Task brief
Print the listing below exactly.

Recorded information
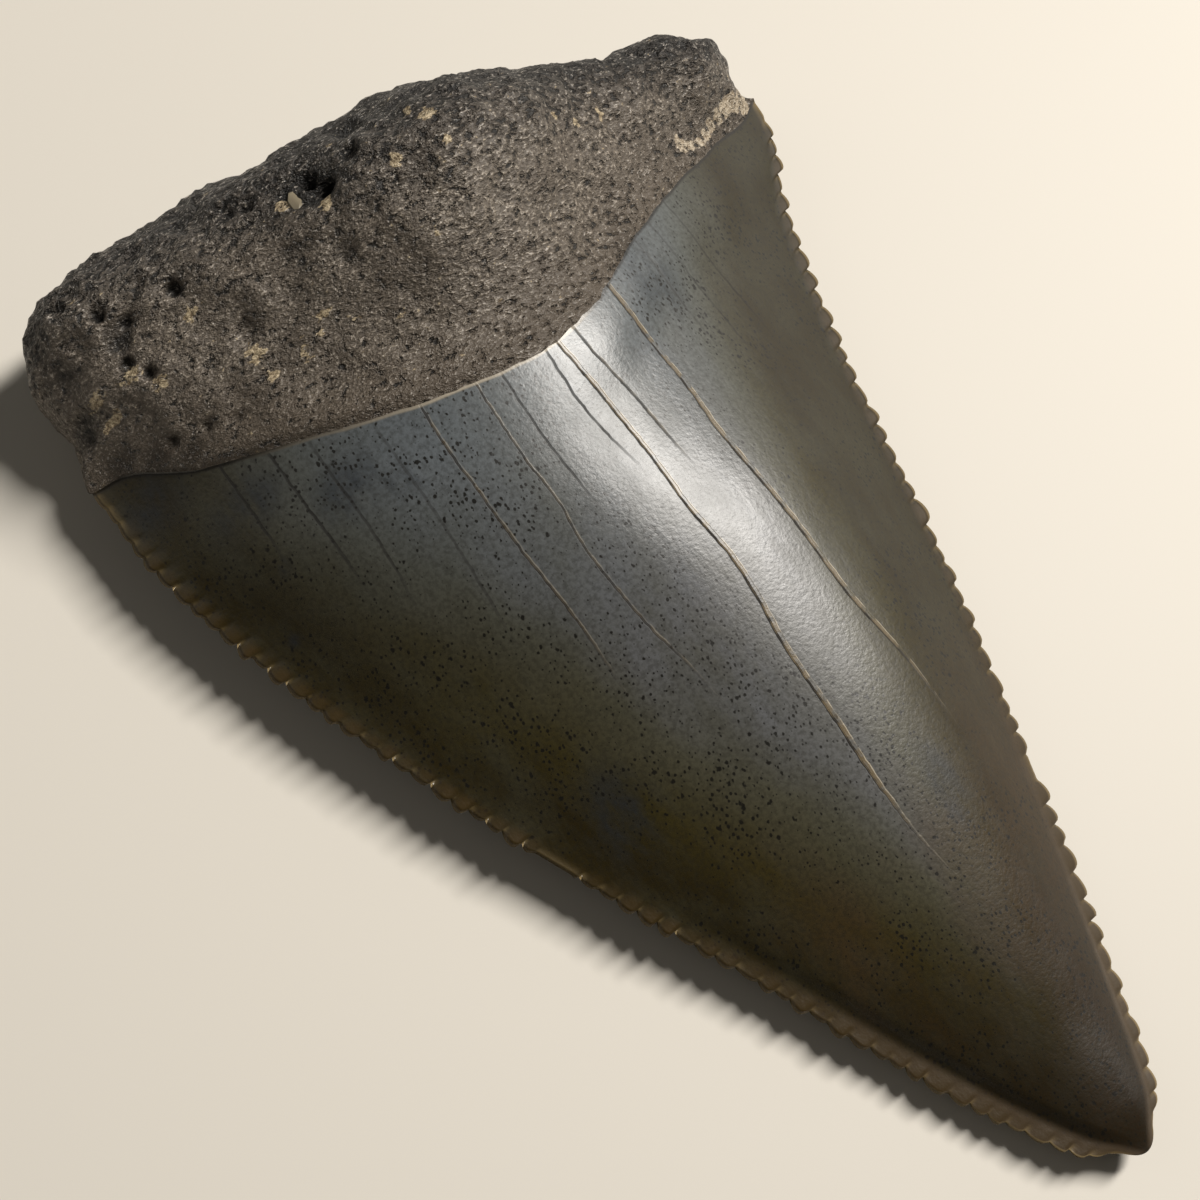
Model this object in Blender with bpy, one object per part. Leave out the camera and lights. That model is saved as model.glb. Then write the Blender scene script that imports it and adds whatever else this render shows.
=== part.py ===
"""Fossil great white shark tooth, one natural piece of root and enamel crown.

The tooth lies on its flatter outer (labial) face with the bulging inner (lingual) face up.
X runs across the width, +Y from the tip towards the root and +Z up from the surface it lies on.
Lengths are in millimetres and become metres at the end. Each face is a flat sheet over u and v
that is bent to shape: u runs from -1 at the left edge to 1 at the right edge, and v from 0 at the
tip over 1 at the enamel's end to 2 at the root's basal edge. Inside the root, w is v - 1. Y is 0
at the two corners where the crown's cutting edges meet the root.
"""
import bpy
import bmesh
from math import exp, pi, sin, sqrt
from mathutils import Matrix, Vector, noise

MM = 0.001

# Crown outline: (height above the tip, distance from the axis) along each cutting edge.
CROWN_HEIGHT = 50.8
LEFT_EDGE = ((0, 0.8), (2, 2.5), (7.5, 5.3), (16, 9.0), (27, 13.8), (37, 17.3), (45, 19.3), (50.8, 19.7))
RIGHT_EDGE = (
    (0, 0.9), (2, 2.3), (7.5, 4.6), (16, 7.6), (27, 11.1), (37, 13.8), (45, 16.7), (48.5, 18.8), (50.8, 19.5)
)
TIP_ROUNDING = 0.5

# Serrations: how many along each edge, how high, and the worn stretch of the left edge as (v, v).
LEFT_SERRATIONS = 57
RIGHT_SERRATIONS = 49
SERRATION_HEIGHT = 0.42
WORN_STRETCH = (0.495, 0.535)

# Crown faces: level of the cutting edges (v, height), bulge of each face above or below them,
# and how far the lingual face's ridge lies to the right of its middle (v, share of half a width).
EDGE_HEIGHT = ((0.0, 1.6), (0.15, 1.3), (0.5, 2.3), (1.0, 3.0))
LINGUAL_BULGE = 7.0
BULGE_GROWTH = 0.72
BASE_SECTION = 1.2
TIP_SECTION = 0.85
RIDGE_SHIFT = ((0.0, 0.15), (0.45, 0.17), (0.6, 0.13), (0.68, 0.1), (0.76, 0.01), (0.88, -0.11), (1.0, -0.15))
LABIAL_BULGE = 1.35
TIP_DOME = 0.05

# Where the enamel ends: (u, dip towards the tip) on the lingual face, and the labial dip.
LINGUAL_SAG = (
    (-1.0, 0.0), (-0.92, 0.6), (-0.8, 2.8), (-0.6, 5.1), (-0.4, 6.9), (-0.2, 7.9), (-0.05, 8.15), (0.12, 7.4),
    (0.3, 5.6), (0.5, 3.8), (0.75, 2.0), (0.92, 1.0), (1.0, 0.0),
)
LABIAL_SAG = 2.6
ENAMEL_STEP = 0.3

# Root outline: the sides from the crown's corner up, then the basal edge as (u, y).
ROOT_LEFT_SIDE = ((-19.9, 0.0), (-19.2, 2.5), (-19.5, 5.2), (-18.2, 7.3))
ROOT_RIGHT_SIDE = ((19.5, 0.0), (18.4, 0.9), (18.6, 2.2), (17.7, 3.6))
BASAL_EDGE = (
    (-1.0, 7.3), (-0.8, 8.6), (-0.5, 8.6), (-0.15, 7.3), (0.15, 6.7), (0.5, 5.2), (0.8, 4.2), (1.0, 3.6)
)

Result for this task
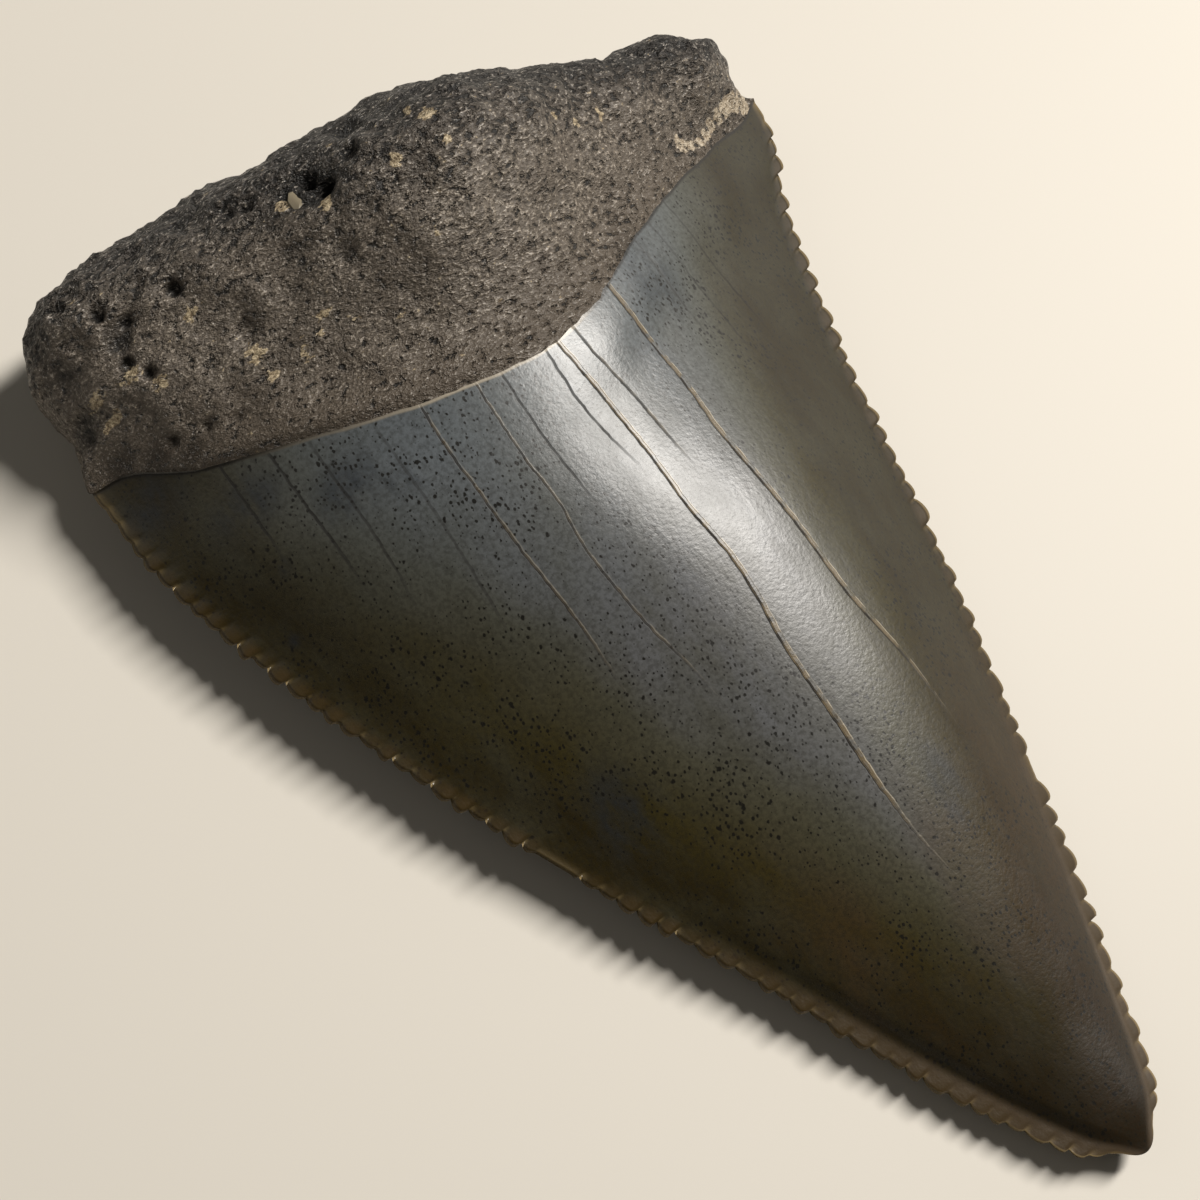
Model this object in Blender with bpy, one object per part. Leave out the camera and lights. That model is saved as model.glb. Then write the Blender scene script that imports it and adds whatever else this render shows.
=== part.py ===
"""Fossil great white shark tooth, one natural piece of root and enamel crown.

The tooth lies on its flatter outer (labial) face with the bulging inner (lingual) face up.
X runs across the width, +Y from the tip towards the root and +Z up from the surface it lies on.
Lengths are in millimetres and become metres at the end. Each face is a flat sheet over u and v
that is bent to shape: u runs from -1 at the left edge to 1 at the right edge, and v from 0 at the
tip over 1 at the enamel's end to 2 at the root's basal edge. Inside the root, w is v - 1. Y is 0
at the two corners where the crown's cutting edges meet the root.
"""
import bpy
import bmesh
from math import exp, pi, sin, sqrt
from mathutils import Matrix, Vector, noise

MM = 0.001

# Crown outline: (height above the tip, distance from the axis) along each cutting edge.
CROWN_HEIGHT = 50.8
LEFT_EDGE = ((0, 0.8), (2, 2.5), (7.5, 5.3), (16, 9.0), (27, 13.8), (37, 17.3), (45, 19.3), (50.8, 19.7))
RIGHT_EDGE = (
    (0, 0.9), (2, 2.3), (7.5, 4.6), (16, 7.6), (27, 11.1), (37, 13.8), (45, 16.7), (48.5, 18.8), (50.8, 19.5)
)
TIP_ROUNDING = 0.5

# Serrations: how many along each edge, how high, and the worn stretch of the left edge as (v, v).
LEFT_SERRATIONS = 57
RIGHT_SERRATIONS = 49
SERRATION_HEIGHT = 0.42
WORN_STRETCH = (0.495, 0.535)

# Crown faces: level of the cutting edges (v, height), bulge of each face above or below them,
# and how far the lingual face's ridge lies to the right of its middle (v, share of half a width).
EDGE_HEIGHT = ((0.0, 1.6), (0.15, 1.3), (0.5, 2.3), (1.0, 3.0))
LINGUAL_BULGE = 7.0
BULGE_GROWTH = 0.72
BASE_SECTION = 1.2
TIP_SECTION = 0.85
RIDGE_SHIFT = ((0.0, 0.15), (0.45, 0.17), (0.6, 0.13), (0.68, 0.1), (0.76, 0.01), (0.88, -0.11), (1.0, -0.15))
LABIAL_BULGE = 1.35
TIP_DOME = 0.05

# Where the enamel ends: (u, dip towards the tip) on the lingual face, and the labial dip.
LINGUAL_SAG = (
    (-1.0, 0.0), (-0.92, 0.6), (-0.8, 2.8), (-0.6, 5.1), (-0.4, 6.9), (-0.2, 7.9), (-0.05, 8.15), (0.12, 7.4),
    (0.3, 5.6), (0.5, 3.8), (0.75, 2.0), (0.92, 1.0), (1.0, 0.0),
)
LABIAL_SAG = 2.6
ENAMEL_STEP = 0.3

# Root outline: the sides from the crown's corner up, then the basal edge as (u, y).
ROOT_LEFT_SIDE = ((-19.9, 0.0), (-19.2, 2.5), (-19.5, 5.2), (-18.2, 7.3))
ROOT_RIGHT_SIDE = ((19.5, 0.0), (18.4, 0.9), (18.6, 2.2), (17.7, 3.6))
BASAL_EDGE = (
    (-1.0, 7.3), (-0.8, 8.6), (-0.5, 8.6), (-0.15, 7.3), (0.15, 6.7), (0.5, 5.2), (0.8, 4.2), (1.0, 3.6)
)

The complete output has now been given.